‘At first I wanted to create a landscape of wrinkles, for a wallpaper or something,’ says Cindy Sherman about her latest body of work, currently on display at Hauser & Wirth, Wooster St, New York. Looking at the final form of these images, they’re not a wallpaper of wrinkles, but they aren’t far off. Her new series of collaged portraits, largely in black and white, show in great detail the wrinkled skin, enlarged pores and caked makeup on an aging face. Occasional pops of colour highlight crow’s feet around the eyes, roughly-applied eyebrow liner, smeared red lipstick or whitened teeth. Sherman is now seventy years old, and it would be all too easy to assume that these images reflect the artist’s own anxieties about aging and the years to come. But what they actually expose is something much more exciting—an extension of her forty-year-long devotion to experimentation and tactile play.
Since the age of twenty-three, Sherman has documented nearly every inch of her body and face, making them iconic. Yet whilst Sherman has become a household name, she has kept her own identity remarkably concealed: something of a theatrical vanishing act. Sherman’s career has followed a succession of transformations. She transforms into someone unrecognisable in front of her own lens: unafraid to don a costume and wig in public, to become a plastic sex doll, a clown, a Hollywood actress on the run, or the pious Virgin Mary. In this latest group of works, the transition is not as seamless. Sherman has not entirely obscured her own image, but her face has been fragmented and warped in such a way that it becomes grotesque and can barely be recognised as her own. The result is not flattering: ‘Well that’s because of the high camera resolution,’ she laughs, ‘every wrinkle and distortion of my face is exposed and so, of course, people assume that this is a work about the aging process. But for the most part that is simply because that’s what’s there. Really this came from expanding on what I would have originally done with makeup, where I transform the look of a mouth or an eye with lipstick or eyeliner, only instead I was using Photoshop.’
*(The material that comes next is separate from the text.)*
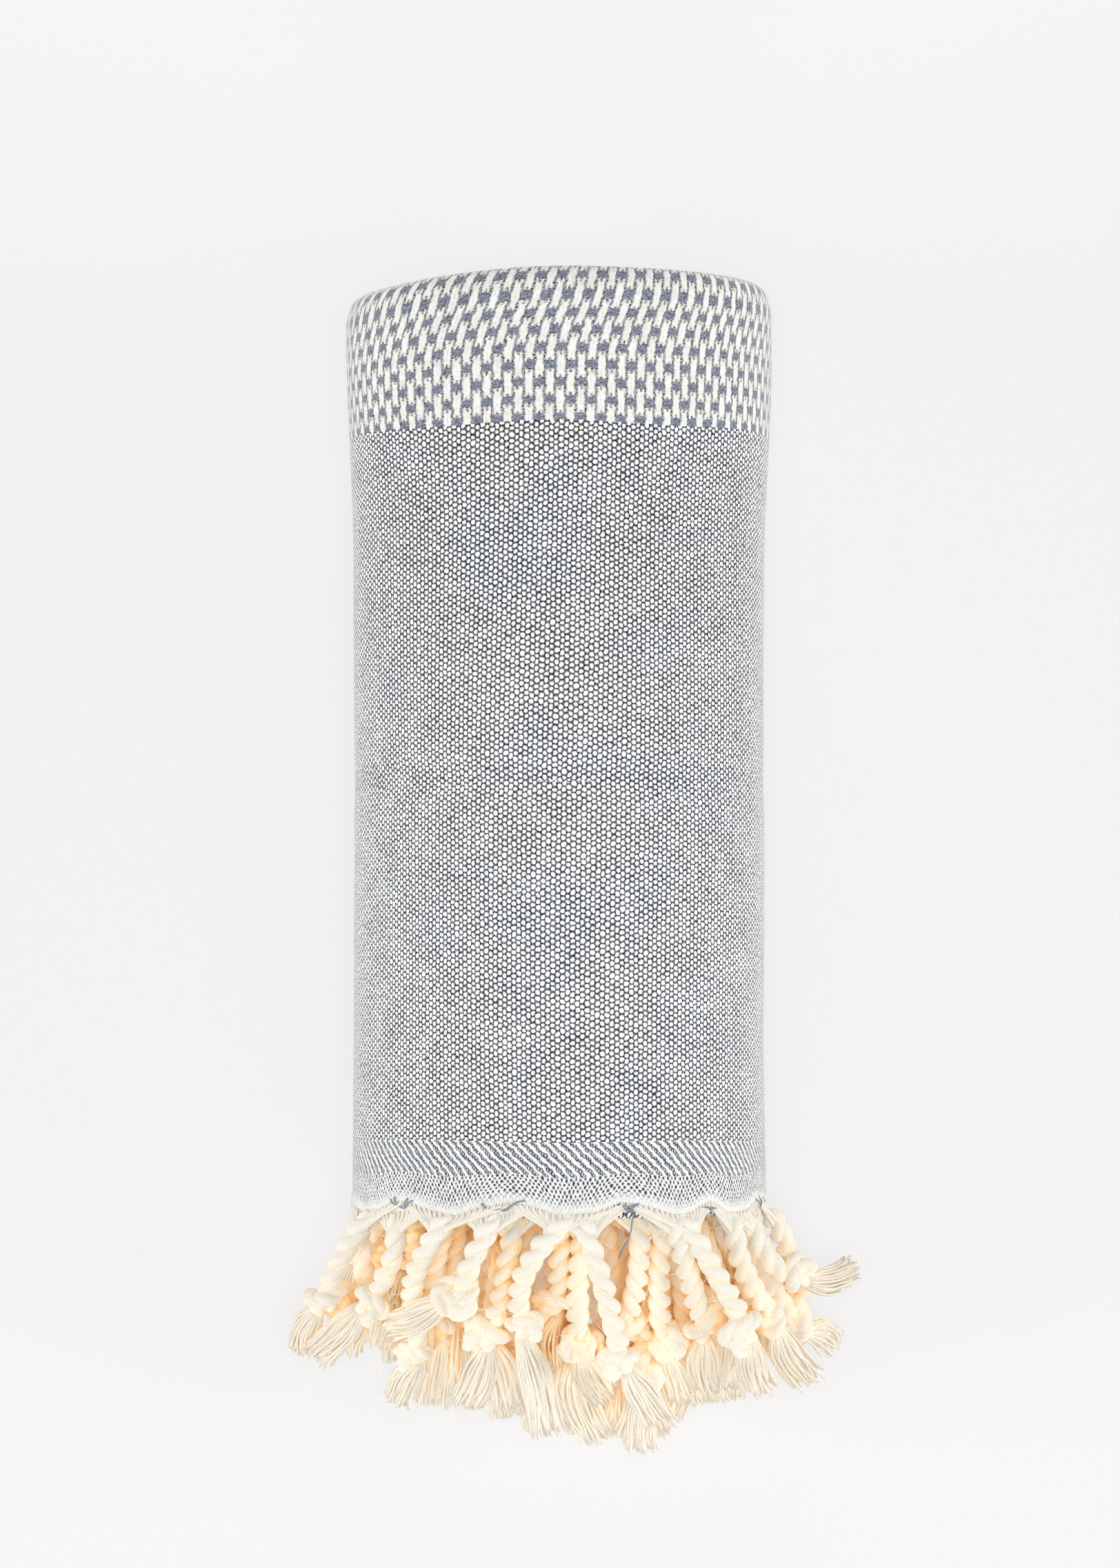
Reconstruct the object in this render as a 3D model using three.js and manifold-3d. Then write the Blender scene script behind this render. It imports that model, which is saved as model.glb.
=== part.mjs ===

The series isn’t entirely devoid of messaging surrounding aging, but the message that underlies the work is actually rather hopeful, despite the vaguely menacing undertone. ‘I am not immune to fears about aging,’ says Sherman, ‘I won’t deny that a handful of times I have been tempted to edit a blemish or soften a wrinkle on my neck. Shooting digitally it’s so easy to do that. But this is the first time I have just gone wild with Photoshop, and I hope that actually it makes women just a little bit less afraid about these areas we are taught to fear.’ It’s a message that is uniquely incompatible with our current social media landscape where blurred, smoothed, sparkling faces are the norm. But then again, so is Sherman’s entire ethos.
This new series of work came out of the creative lethargy brought on by the Covid-19 pandemic. ‘Covid really threw me off, and I was really struggling to come up with ideas,’ says Sherman. ‘I was looking at old work I had shot around thirteen years ago, and then, at the beginning of last year, I turned them black and white and that’s when I realised I could make it work by tweaking the contrast and the colour to make them look more menacing but less realistic. Of course, they weren’t realistic to begin with, but being in colour they seemed more present and the black and white gave them a more timeless feel. After playing around with those, I decided to start shooting some new versions of those images and trying to mix them up so that they weren’t so angry looking. Ironically, that wasn’t because I was feeling angry, I was just trying to create as many wrinkles as I could by squinting my eyes and grimacing a certain way.’
Every one of Sherman’s projects has begun with a prop or an accessory (be it a wig or a pair of pyjamas found in a French flea market) and has developed from there, the wig or the costume determining who this person is, what they are doing, where they are going. From there the artist sits in front of the mirror and begins to build the character, usually constructing a background behind her using objects found around the house. It’s a process imbued with theatricality and freedom. Just the thought of it is a little tempting, a reminder that we could all be this brave if we wanted to be. But for this recent body of work the process was a little different.
The process that Sherman undertook to create this body of work has been a painstakingly precise and careful one. She describes shooting the newer images and then going through hundreds of images, picking out individual eyes, mouths, eyebrows and head shapes from each image. Finally, she was left with a folder containing hundreds of disconnected facial features. From there she began layering them in Photoshop, finding that occasionally layers would ‘pop out’ in colour, a frustrating feature of Photoshop that Sherman alchemized, noting that when this happened the images began to come alive in different ways: ‘It’s like if you were looking at a dummy and you noticed that one eye was open and it was staring at you.’
In one of the images, red lipstick can be seen smeared across the woman’s teeth, set against an otherwise black and white photograph. It is impactful not just because it presents a statement about women aging, and missing the mark with their lipstick, but because Sherman has constructed another character, one who has her own narrative unfurling too quickly for the subject to notice the lipstick on her teeth. Sherman’s deliberate and pointed decisions, regarding the layering and colour, certainly make for surreal narratives. Unmistakably, these are another Cindy Sherman masterclass in storytelling.